The Associated Press saw at least five of the suspects arrested by state and federal authorities in Uruapan on Friday, steps away from the site where Mayor Carlos Manzo was killed during Day of the Dead festivities on Nov. 1.
Later, the Michoacan state prosecutor's office said in a brief statement that seven public officials, who it did not identify, were arrested for “their likely participation in aggravated homicide.”
An official familiar with the operation said all seven had been bodyguards for Manzo. The official spoke on condition of anonymity because they were not authorized to speak publicly about it.
Soldiers, National Guard troops and state agents led the suspects out of a city building Friday beside the central plaza where a teenage gunman had shot Manzo. Attention had immediately turned toward Manzo's large security detail that had failed to stop the lone gunman and suspicion only grew when it appeared that the gunman had been shot dead by members of the security detail after they had him on the ground.
On Wednesday, Mexican authorities announced the arrest of a man they said was involved in planning and ordering the killing. They connected the plot to the powerful Jalisco New Generation Cartel, one of the organized crime groups operating in Michoacan.
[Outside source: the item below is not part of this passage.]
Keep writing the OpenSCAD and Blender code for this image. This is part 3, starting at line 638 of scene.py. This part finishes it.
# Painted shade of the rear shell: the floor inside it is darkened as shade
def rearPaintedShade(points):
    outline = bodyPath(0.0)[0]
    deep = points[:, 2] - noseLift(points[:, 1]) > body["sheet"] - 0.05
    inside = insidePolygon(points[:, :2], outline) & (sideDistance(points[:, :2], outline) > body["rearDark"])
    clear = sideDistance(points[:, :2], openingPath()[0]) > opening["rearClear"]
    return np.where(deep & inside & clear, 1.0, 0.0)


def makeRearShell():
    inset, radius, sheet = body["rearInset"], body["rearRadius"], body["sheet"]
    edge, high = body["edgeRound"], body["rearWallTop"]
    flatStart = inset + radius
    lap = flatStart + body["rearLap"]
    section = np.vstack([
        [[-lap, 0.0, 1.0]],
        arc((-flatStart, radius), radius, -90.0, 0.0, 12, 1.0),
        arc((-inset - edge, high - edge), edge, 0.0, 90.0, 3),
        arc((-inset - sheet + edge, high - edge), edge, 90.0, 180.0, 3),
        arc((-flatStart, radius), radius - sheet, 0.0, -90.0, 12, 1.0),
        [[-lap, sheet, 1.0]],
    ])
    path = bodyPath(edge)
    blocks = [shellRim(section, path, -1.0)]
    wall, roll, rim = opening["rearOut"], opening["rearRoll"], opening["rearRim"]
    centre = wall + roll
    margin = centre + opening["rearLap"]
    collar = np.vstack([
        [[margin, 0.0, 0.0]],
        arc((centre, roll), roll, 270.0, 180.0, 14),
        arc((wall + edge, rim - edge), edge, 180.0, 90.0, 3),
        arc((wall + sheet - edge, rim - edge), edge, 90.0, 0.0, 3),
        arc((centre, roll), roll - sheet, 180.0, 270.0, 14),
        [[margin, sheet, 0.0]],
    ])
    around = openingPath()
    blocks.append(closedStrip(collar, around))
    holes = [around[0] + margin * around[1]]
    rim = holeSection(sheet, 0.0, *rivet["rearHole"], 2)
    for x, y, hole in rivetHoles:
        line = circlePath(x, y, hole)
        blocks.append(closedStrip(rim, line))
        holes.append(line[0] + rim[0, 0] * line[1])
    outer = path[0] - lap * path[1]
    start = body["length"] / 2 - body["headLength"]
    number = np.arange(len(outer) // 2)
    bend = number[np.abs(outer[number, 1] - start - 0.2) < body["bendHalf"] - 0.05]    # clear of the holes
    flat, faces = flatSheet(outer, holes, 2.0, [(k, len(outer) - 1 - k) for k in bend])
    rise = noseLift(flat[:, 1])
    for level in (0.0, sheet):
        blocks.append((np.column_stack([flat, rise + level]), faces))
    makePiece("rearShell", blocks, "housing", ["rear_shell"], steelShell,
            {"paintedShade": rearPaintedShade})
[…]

Manzo's wife was sworn in as Uruapan's mayor following his killing.
On Friday, members of Manzo's — and now his wife's — team recorded the arrests, some while crying as they watched colleagues hauled off. Two people who spoke on condition of anonymity because they feared for their safety said that among those arrested were member's of Manzo's inner circle.
Uruapan's central plaza is still filled with candles in tribute to the slain politician, who had been outspoken against organized crime's grip. Notes expressing sadness about Manzo's slaying and demanding justice still hang around the plaza.
The mayor’s killing brought renewed pressure on President Claudia Sheinbaum to adjust her security strategy. Days later she announced Plan Michoacan, which while heavy on spending for social programs, also included having 10,000 troops spread out across the state to get control of the various criminal organizations operating there.